The capability approach and different views on technology and poverty reduction
Oosterlaken, Ilse (2014). 'The capability approach and different views on technology and poverty reduction' Paper presented at the annual conference of the HDCA, 2-5 September 2014, Athens, Greece.
This paper discusses both the benefits and the limitations of the capability approach for the critical assessment of technology as an instrument for poverty reduction.
It starts with an outline of a pamphlet which development scholars Melissa Leach and Ian Scoones (2006) published, titled The Slow Race – Making Technology Work for the Poor. It is very helpful in getting a better understanding of different views on the relation between technology and poverty reduction, because it abstracts away from specific disciplinary approaches and all sorts of detailed differences of opinion that one may have about the subject. Instead, it sketches three very broad and general views on the relationship between these two phenomena (poverty reduction and technology). The first view is called 'the race to the top', where technology is appreciated for its role in economic growth and modernization, which is considered an essential means for poverty reduction. The second view is labeled 'the race to the universal fix' by Leach and Scoones. The idea here is that we need to focus on technologies which have a direct impact on poverty and which can be rolled out world wide. The One Laptop Per Child Project (OLPC) exemplifies this view very well. The third view is the 'slow race', a view in which it is emphasized that a choice for the best technological solution always needs to be made with an awareness of local cultural, social and institutional realities, and that considers bottom-up, participatory technology development as the way to go. These three races, Leach and Scoones note, 'are not mutually exclusive and all are important' (p.14). Yet the first two are, so they observe, very prominently present in policy debates, whereas the third 'less glamorous, but ultimately more important race is being overlooked' (p.12).

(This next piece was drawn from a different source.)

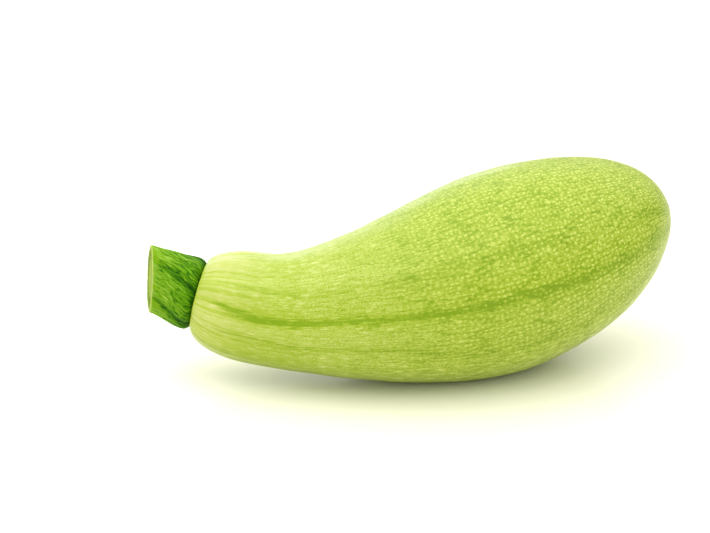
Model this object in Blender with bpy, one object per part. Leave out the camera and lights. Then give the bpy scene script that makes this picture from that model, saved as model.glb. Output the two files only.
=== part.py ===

With its emphasis on the importance of agency and human diversity it seems that the third view is the most natural 'ally' of the capability approach. In the first part of this paper I will explain that the capability approach has indeed a lot to offer to those wishing to criticize fixation on the first two races, and to promote the 'slow race' instead. In the second part of the paper I will examine in more detail how the capability approach relates to the appropriate technology movement, a more specific perspective on technology and human development which is briefly mentioned by Leach and Scoones as fitting in with the 'slow race'. On the one hand some scholars have emphasized the commonalities between and compatibility of the capability approach and the appropriate technology movement (Oosterlaken et al, 2012). On the other hand other scholars have emphasized how a capability approach of technology and human development would improve on and go beyond the appropriate technology movement (Fernández-Baldor et al, 2012, 2014) – especially in how it deals with agency and with gender.
There are, however, at least two concerns which may be raised against this whole line of argumentation. The first is that it discusses 'the' capability approach, whether in reality there exist many different versions. Only a limited number of claims, so it has been argued by some capability scholars, are shared between all partisans of the approach. The second concern is that the discussion in the paper up to this point insufficiently acknowledges that the capability approach is merely a normative framework and not a theory about empirical reality. It does, for example, not tell us much about the causes of poverty, or the factors which play a role in determining trajectories of technological change and their consequences. Both come down to a concern that the argument so far has been overestimating what the capability approach can do, and underestimating the degree to which people can still differ of opinion about matters even when they all adopt the capability approach as a key normative framework. It would therefore be a mistake, so I will argue in the third part of this paper, to think that the capability approach is incompatible with the 'race to the top' or 'the race to the universal fix'. And if one accepts the claim that functionings and capabilities are the best informative base for questions of well-being, this does not necessarily mean that one has to deal with agency and gender along the lines of the majority of the mainstream capability approach literature.
The last part of this paper is strongly based on work by leading capability scholar Ingrid Robeyns. She has shown (Robeyns, 2008) that one might arrive at a different capability analysis or normative evaluation of certain gender cases, depending on whether one supplements the capability approach with a conservative or feminist gender theory. The capability approach, so she argues, has different features that make it in principle gender-sensitive and useful for feminist research. Yet, she warns, 'feminists should be concerned that the capability approach might be interpreted and applied in an androcentric way' (p.101). In a later publication (Robeyns, 2011) she makes a distinction between a narrow and a broad usage of the capability approach. In the narrow usage, she claims, the capability approach is concerned with individual well-being, interpreted in terms of capabilities and functionings. In its wider usage the capability approach is taken to embrace other values as well, such as agency. In a more recent, so far unpublished paper, she describes a 'concentric circle account of the capability approach' (Robeyns 2014). According to this account, all varieties of the capability approach share only a limited number of core claims. From this core, Robeyns explains, 'the capability approach can be developed in many directions whereby additional commitments may be endorsed.'
In short, this paper is meant to give the reader a better understanding of both the benefits and the limitations of the capability approach for the critical assessment of technology as an instrument for poverty reduction.